The GCD's page on the issue ascribes the art to Harry Anderson and the adaptation tentatively to Rod Reed. There's a full page panel in the avalanche sequence in chapter three. The splash panels of chapters one, three and four don't quite correspond to what happens in their chapters, but aren't as far off as the one to chapter two.
The comic also has a six page comedic story about a boy's invention of a powerful new glue, and a one-page story about an artist who draws on street posters. The text story is by Nathaniel Nitkin and involves an attempt by three Free French fliers to recruit the Tuaregs to the anti-Axis cause.
I've seen both serials and I don't remember either actress wearing a bathing suit. It looks more like what Kay Aldridge wore but I think much of her serial took place in the desert. Perhaps they were publicity pictures. Unfortunately my copies were on VHS tapes and I no longer have any way to play them so I can't check.
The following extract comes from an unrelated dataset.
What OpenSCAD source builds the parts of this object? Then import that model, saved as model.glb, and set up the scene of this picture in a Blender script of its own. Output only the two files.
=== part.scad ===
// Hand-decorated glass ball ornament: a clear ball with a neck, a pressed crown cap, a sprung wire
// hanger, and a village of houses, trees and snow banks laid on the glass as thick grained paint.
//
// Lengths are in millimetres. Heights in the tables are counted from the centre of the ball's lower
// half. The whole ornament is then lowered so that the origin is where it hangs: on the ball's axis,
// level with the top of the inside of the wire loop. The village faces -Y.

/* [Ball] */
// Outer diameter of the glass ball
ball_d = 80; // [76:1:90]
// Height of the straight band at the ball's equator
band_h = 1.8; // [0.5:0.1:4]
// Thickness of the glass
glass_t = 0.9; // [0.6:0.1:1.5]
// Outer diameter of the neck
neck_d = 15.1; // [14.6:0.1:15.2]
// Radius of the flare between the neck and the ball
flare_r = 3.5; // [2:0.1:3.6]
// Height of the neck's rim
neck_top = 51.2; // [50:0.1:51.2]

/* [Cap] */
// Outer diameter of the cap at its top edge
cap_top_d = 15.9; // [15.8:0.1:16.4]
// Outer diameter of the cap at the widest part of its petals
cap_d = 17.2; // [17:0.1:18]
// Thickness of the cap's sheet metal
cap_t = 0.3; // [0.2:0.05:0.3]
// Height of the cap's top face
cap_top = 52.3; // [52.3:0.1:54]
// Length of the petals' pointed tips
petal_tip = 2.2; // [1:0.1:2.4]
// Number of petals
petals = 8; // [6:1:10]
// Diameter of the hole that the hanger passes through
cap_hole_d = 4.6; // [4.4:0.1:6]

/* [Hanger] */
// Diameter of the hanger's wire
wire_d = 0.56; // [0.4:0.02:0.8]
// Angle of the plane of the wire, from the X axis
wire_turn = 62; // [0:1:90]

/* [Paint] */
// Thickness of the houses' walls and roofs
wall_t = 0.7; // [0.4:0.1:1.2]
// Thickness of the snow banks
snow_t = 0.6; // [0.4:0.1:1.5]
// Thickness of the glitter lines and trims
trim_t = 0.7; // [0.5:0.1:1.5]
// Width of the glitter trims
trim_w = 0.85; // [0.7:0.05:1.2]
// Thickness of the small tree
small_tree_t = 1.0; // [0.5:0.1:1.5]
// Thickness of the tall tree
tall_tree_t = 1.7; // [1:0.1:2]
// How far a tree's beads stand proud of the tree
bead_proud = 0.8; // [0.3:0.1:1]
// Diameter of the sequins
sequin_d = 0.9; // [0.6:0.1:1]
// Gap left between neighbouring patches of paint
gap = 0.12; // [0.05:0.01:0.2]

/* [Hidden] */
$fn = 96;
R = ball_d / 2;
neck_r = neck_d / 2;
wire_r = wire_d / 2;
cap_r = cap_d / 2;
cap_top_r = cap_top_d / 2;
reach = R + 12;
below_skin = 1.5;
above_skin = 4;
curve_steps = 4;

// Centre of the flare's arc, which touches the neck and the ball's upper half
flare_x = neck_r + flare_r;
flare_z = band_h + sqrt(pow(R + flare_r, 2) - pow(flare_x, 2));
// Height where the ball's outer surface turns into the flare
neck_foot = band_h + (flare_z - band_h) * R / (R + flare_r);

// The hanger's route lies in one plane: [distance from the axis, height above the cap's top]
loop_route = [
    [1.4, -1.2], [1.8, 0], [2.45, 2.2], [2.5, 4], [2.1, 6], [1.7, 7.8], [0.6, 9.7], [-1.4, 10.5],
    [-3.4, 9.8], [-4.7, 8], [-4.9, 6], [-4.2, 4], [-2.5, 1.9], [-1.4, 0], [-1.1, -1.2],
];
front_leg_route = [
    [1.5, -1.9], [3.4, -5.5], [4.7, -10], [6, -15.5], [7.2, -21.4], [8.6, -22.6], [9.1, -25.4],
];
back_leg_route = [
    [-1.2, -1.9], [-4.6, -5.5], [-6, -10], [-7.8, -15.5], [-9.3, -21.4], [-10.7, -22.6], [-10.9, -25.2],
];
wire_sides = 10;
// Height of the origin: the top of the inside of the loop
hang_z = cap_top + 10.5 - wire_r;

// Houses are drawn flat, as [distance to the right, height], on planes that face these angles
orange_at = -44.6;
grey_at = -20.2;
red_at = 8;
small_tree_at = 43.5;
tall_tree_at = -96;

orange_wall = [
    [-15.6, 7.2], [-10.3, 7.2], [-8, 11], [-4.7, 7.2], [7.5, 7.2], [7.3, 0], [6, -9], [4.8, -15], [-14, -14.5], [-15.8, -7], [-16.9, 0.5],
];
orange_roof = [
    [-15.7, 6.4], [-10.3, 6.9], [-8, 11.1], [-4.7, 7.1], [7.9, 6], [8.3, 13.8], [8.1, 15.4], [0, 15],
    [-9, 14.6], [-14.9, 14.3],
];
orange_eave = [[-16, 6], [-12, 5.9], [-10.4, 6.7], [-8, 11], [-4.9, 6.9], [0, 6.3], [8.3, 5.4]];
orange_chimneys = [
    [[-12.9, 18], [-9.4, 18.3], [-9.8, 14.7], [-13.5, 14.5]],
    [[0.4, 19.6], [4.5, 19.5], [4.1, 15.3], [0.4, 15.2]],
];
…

Interestingly, after leaving The Adventures of Superman, Phyllis Coates did a similar serial, wearing the same outfit Frances Gifford had worn, allowing them to reuse a lot of footage from the earlier serial. Wikipedia says the studio only made one serial after that.
If it is one of the two Nyoka actresses, it could be from something else she appeared in. If the #76 cover is a clever collage, the source needn't have been jungle-set. (The setting of the #75 cover could be jungle, but arguably needn't be. Or, it could be the jungle-style plants in the image were added by collage.)
Or it might not have been from any film. Abbott and Costello Meet Frankenstein was being made next door to Mr. Peabody and the Mermaid, and pictures were taken of Glenn Strange as the Monster carrying Ann Blyth as Lenore the Mermaid to advertise both films.
I'm not sure it's Frances Gifford, but I don't think it's Kay Aldridge and it would be a bit odd for Fawcett to have used an actress on the cover who had no association with Nyoka. But perhaps that's what they did. I don't really recognise Gifford on the covers of #30-#33 either but I figured it had to be her there.